> **Your task**
Write out all the data again, exactly as it stands.
┄┄┄┄┄┄┄┄┄┄
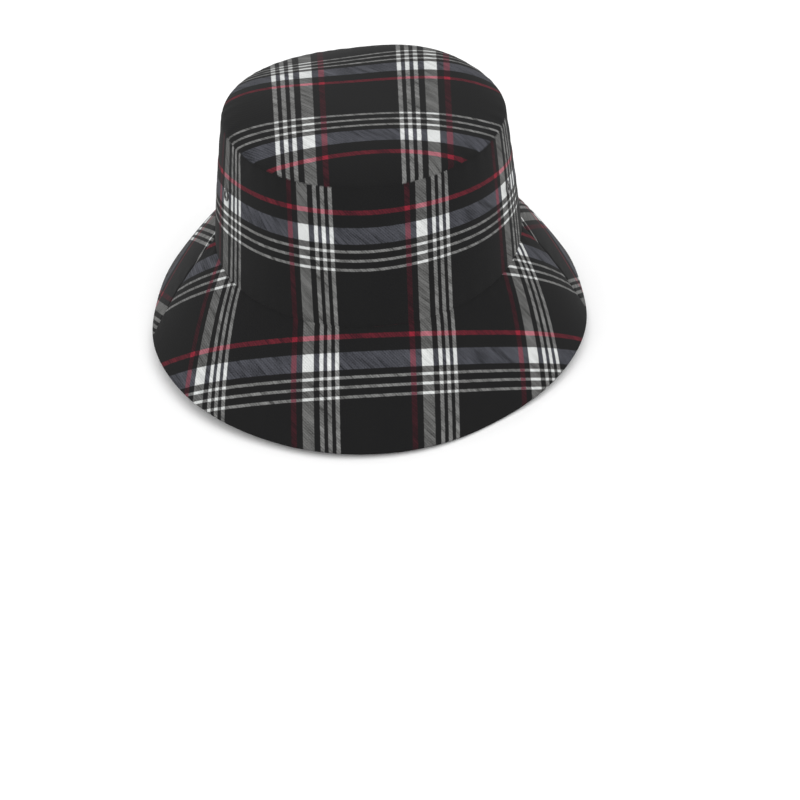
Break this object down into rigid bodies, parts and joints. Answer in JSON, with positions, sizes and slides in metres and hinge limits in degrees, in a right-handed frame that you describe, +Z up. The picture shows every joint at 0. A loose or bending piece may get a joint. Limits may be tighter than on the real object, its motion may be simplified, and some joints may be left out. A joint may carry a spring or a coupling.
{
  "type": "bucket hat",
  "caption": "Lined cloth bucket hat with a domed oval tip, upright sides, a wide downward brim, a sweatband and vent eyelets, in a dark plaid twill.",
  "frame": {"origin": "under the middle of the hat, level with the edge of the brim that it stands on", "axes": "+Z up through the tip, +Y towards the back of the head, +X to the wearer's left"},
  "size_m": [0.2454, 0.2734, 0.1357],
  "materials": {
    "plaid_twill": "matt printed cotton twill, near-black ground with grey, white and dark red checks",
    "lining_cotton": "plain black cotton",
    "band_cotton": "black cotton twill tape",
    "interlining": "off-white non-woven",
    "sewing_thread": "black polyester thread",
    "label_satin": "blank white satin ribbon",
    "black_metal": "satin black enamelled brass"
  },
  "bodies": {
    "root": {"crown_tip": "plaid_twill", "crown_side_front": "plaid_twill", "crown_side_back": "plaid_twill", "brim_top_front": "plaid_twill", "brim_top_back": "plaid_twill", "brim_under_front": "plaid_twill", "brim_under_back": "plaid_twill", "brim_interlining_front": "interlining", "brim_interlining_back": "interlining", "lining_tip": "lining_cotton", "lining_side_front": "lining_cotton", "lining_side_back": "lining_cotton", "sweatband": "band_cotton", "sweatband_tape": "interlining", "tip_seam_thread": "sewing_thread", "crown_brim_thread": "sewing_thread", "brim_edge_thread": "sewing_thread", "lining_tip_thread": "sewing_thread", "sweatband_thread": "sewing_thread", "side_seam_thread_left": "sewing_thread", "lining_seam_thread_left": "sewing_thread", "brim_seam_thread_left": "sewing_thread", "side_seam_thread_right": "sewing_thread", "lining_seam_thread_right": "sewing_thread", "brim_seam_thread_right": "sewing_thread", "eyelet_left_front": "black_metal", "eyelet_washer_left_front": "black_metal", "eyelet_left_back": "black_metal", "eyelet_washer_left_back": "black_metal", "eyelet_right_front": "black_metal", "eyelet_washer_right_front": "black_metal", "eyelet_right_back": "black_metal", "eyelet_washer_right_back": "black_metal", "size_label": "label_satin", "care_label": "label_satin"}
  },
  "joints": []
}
┄┄┄┄┄┄┄┄┄┄
> **Complete response**
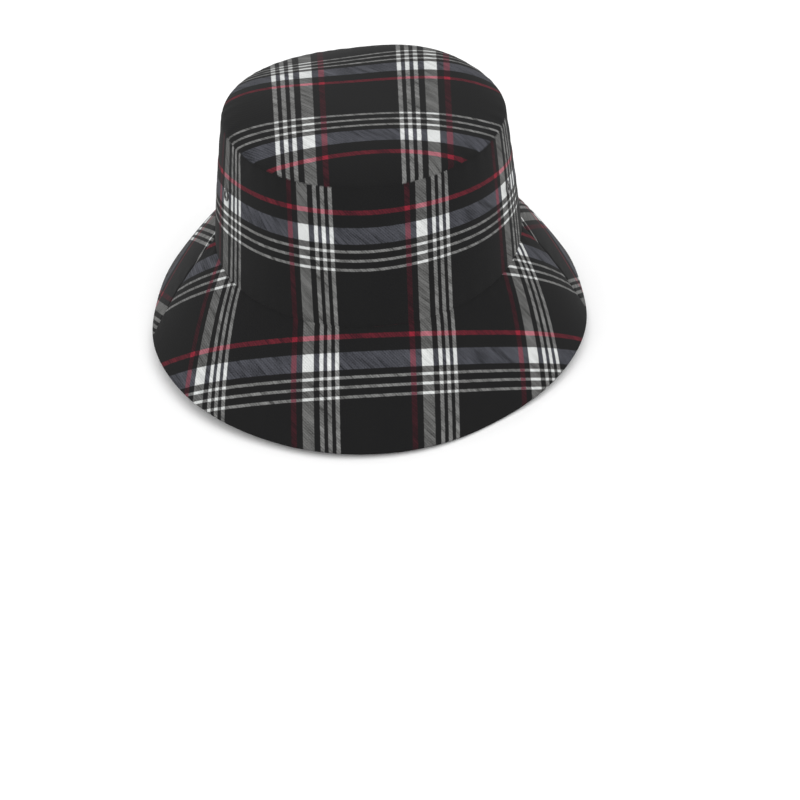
Break this object down into rigid bodies, parts and joints. Answer in JSON, with positions, sizes and slides in metres and hinge limits in degrees, in a right-handed frame that you describe, +Z up. The picture shows every joint at 0. A loose or bending piece may get a joint. Limits may be tighter than on the real object, its motion may be simplified, and some joints may be left out. A joint may carry a spring or a coupling.
{
  "type": "bucket hat",
  "caption": "Lined cloth bucket hat with a domed oval tip, upright sides, a wide downward brim, a sweatband and vent eyelets, in a dark plaid twill.",
  "frame": {"origin": "under the middle of the hat, level with the edge of the brim that it stands on", "axes": "+Z up through the tip, +Y towards the back of the head, +X to the wearer's left"},
  "size_m": [0.2454, 0.2734, 0.1357],
  "materials": {
    "plaid_twill": "matt printed cotton twill, near-black ground with grey, white and dark red checks",
    "lining_cotton": "plain black cotton",
    "band_cotton": "black cotton twill tape",
    "interlining": "off-white non-woven",
    "sewing_thread": "black polyester thread",
    "label_satin": "blank white satin ribbon",
    "black_metal": "satin black enamelled brass"
  },
  "bodies": {
    "root": {"crown_tip": "plaid_twill", "crown_side_front": "plaid_twill", "crown_side_back": "plaid_twill", "brim_top_front": "plaid_twill", "brim_top_back": "plaid_twill", "brim_under_front": "plaid_twill", "brim_under_back": "plaid_twill", "brim_interlining_front": "interlining", "brim_interlining_back": "interlining", "lining_tip": "lining_cotton", "lining_side_front": "lining_cotton", "lining_side_back": "lining_cotton", "sweatband": "band_cotton", "sweatband_tape": "interlining", "tip_seam_thread": "sewing_thread", "crown_brim_thread": "sewing_thread", "brim_edge_thread": "sewing_thread", "lining_tip_thread": "sewing_thread", "sweatband_thread": "sewing_thread", "side_seam_thread_left": "sewing_thread", "lining_seam_thread_left": "sewing_thread", "brim_seam_thread_left": "sewing_thread", "side_seam_thread_right": "sewing_thread", "lining_seam_thread_right": "sewing_thread", "brim_seam_thread_right": "sewing_thread", "eyelet_left_front": "black_metal", "eyelet_washer_left_front": "black_metal", "eyelet_left_back": "black_metal", "eyelet_washer_left_back": "black_metal", "eyelet_right_front": "black_metal", "eyelet_washer_right_front": "black_metal", "eyelet_right_back": "black_metal", "eyelet_washer_right_back": "black_metal", "size_label": "label_satin", "care_label": "label_satin"}
  },
  "joints": []
}